Dalam perkembangan perekonomian belakangan ini, terdapat berbagai cara pedagang untuk menarik konsumen. Salah satunya adalah dengan memberikan alternatif pembayaran yang mempunyai implikasi pada harga jual. Masa sekarang sering terlihat di toko-toko, misalnya ada tawaran untuk membayar secara cash atau kredit. Biasanya harga jual kredit jauh lebih mahal dibandingkan dengan harga tunai.

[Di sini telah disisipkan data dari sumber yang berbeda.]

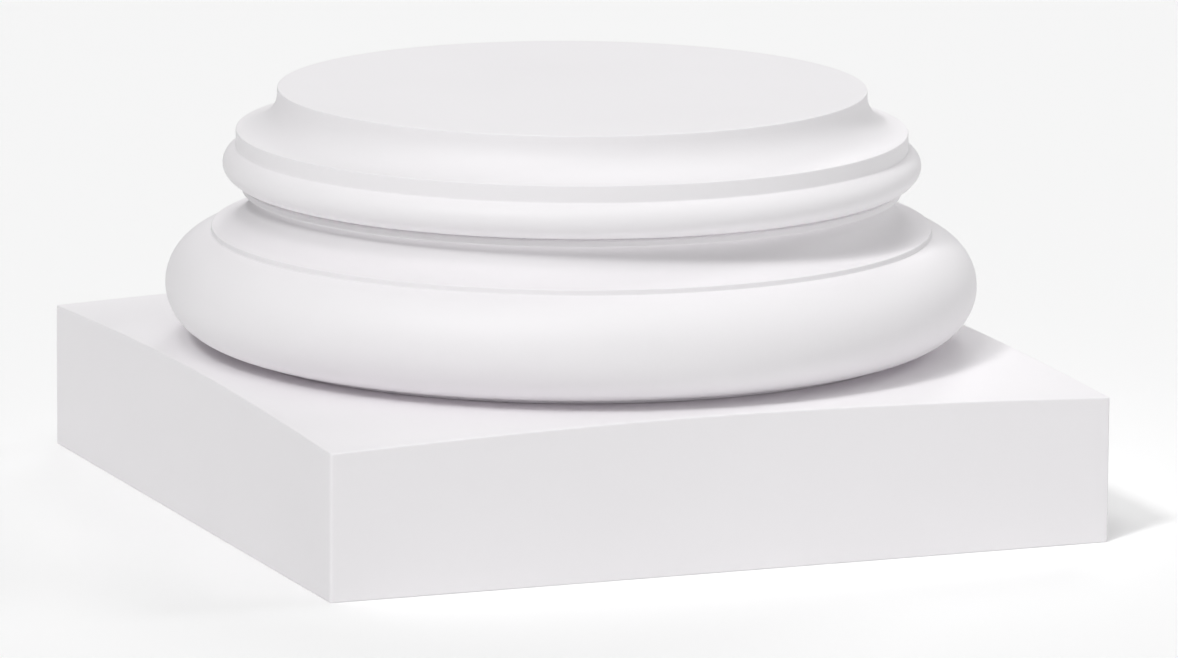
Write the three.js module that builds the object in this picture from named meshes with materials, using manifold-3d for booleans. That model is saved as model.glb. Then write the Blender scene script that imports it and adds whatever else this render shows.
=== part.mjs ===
// Column base: a square plinth with a round moulding standing on it, turned to one profile.
// Millimetres, +Z up. The origin is the centre of the plinth's underside, X and Y run along its sides.

import * as THREE from 'three';
import { mergeVertices } from 'three/addons/utils/BufferGeometryUtils.js';
import Module from 'manifold-3d';

// Plinth
const plinthSide = 420;
const plinthEdgeHeight = 74.7; // at the four corners
const plinthTopFall = 3.5; // degrees that the top falls away from the moulding on every side
const plinthCornerRadius = 1.5; // rounding of the upright arrises

// Joint between the two pieces, a dark recess all round
const jointClearance = 0.3; // under the moulding
const recessHeight = 2.3; // of the upright neck, from the plinth's seat up to the lower torus

// Lower torus, set out from the plinth's sides
const torusSetback = 0.4; // inside the plinth's sides
const torusWidth = 29.3; // from its centre line out to its widest point
const torusHalfHeight = 27.2;

// Lip, scotia and neck fillet
const lipOffset = 5.6; // outside the lower torus's centre line
const lipHeight = 2.9;
const scotiaHeight = 18.5; // from the lip up to the neck fillet's underside
const throatDepth = 5.2; // the scotia's deepest line, inside the neck fillet
const neckFilletInset = 3.2; // inside the band
const neckFilletHeight = 3.2;

// Upper torus and band
const creaseDepth = 2.2; // from the neck fillet's face in to the crease under the torus
const creaseHeight = 0.7; // from the neck fillet's rim up to the crease
const upperTorusProjection = 6.8; // outside the band
const upperTorusWidth = 15; // from its centre line out to its widest point
const upperTorusHalfHeight = 10.5;
const bandHeight = 8.7;

// Flare and seat, set out from the column's shaft
const shaftDiameter = 304;
const flareWidth = 21.3;
const flareHeight = 18.4;
const seatEdgeHeight = 3.2;

// Facets
const turnSegments = 96;
const mergeTolerance = 1e-4;

const colour = 0xf0f0f1;
const roughness = 0.55;

const wasm = await Module();
wasm.setup();

// Heights and radii that follow from the sizes above
const torusCentreRadius = plinthSide / 2 - torusSetback - torusWidth;
const topFallRatio = Math.tan(THREE.MathUtils.degToRad(plinthTopFall));
const seatHeight = plinthEdgeHeight + topFallRatio * (plinthSide / Math.SQRT2 - torusCentreRadius);

function ellipseArc(centreRadius, centreHeight, width, halfHeight, startAngle, endAngle, steps) {
  const clockwise = endAngle < startAngle;
  const curve = new THREE.EllipseCurve(
    centreRadius, centreHeight, width, halfHeight, startAngle, endAngle, clockwise,
  );
  return curve.getPoints(steps);
}

// Turns a profile of radius and height about Z
function turned(points) {
  const geometry = new THREE.LatheGeometry(points, turnSegments);
  geometry.rotateX(Math.PI / 2);
  return geometry;
}

function solidFrom(geometry) {
  const bare = geometry.clone();
  bare.deleteAttribute('normal');
  bare.deleteAttribute('uv');
  const merged = mergeVertices(bare, mergeTolerance);
  const vertProperties = new Float32Array(merged.attributes.position.array);
  const triVerts = new Uint32Array(merged.index.array);
  return new wasm.Manifold(new wasm.Mesh({ numProp: 3, vertProperties, triVerts }));
}

function geometryFrom(solid) {
  const mesh = solid.getMesh();
  const geometry = new THREE.BufferGeometry();
  geometry.setAttribute('position', new THREE.BufferAttribute(mesh.vertProperties, 3));
  geometry.setIndex(new THREE.BufferAttribute(mesh.triVerts, 1));
  geometry.computeVertexNormals();
  return geometry;
}

function roundedSquare(side, radius) {
  const half = side / 2;
  const centre = half - radius;
  const shape = new THREE.Shape();
  shape.moveTo(centre, -half);
  shape.absarc(centre, -centre, radius, -Math.PI / 2, 0, false);
  shape.absarc(centre, centre, radius, 0, Math.PI / 2, false);
  shape.absarc(-centre, centre, radius, Math.PI / 2, Math.PI, false);
  shape.absarc(-centre, -centre, radius, Math.PI, Math.PI * 1.5, false);
  return shape;
}

// The plinth's block, with the ring above its falling top cut away. The middle stays flat as a seat.
function plinthGeometry() {
  const cornerSegments = 4;
  const overrun = 20; // of the cutting ring past the seat's edge and the corners
  const block = new THREE.ExtrudeGeometry(roundedSquare(plinthSide, plinthCornerRadius), {
    depth: seatHeight,
    curveSegments: cornerSegments,
    bevelEnabled: false,
  });
  const innerRadius = torusCentreRadius - overrun;
  const outerRadius = plinthSide / Math.SQRT2 + overrun;
  const innerHeight = seatHeight + topFallRatio * overrun;
  const outerHeight = plinthEdgeHeight - topFallRatio * overrun;
  const cutter = turned([
    new THREE.Vector2(innerRadius, innerHeight),
    new THREE.Vector2(outerRadius, outerHeight),
    new THREE.Vector2(outerRadius, innerHeight),
    new THREE.Vector2(innerRadius, innerHeight),
  ]);
  return geometryFrom(solidFrom(block).subtract(solidFrom(cutter)));
}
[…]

Dilihat dari praktik yang ada, penawaran yang dilakukan dengan harga berbeda karena berbeda waktu pelunasannya, banyak yang menganggap bahwa hal itu dapat diterima karena kurs uang setiap saat akan berbeda. Namun, di sisi lain sepertinya perbedaan harga barang dengan penawaran yang beda pada saat yang sama, menimbulkan ekses ketika pembayaran. Hal itu disebabkan karena konsumen mengetahui dengan pastu bahwa pembayaran secara kredit, harga jual akhir dapat mencapai 2x bahkan 3x lipat harga tunai. Kenyataan ini, bagi orang yang tidak mempunyai dana tunai merupakan satu-satunya pilihan agar dapat memiliki barang yang diinginkan.

Islam memberikan aturan yang jelas dan tegas untuk mengatasi hal tersebut dengan hadis Rasulullah Saw., berikut:

عن ابي هريرة قال نهى رسل الله صلى الله عليه وسلّم عن بيعتين في بيعة

“Abu Hurairah berkata: Rasulullah Saw. Melarang jual beli dua harga”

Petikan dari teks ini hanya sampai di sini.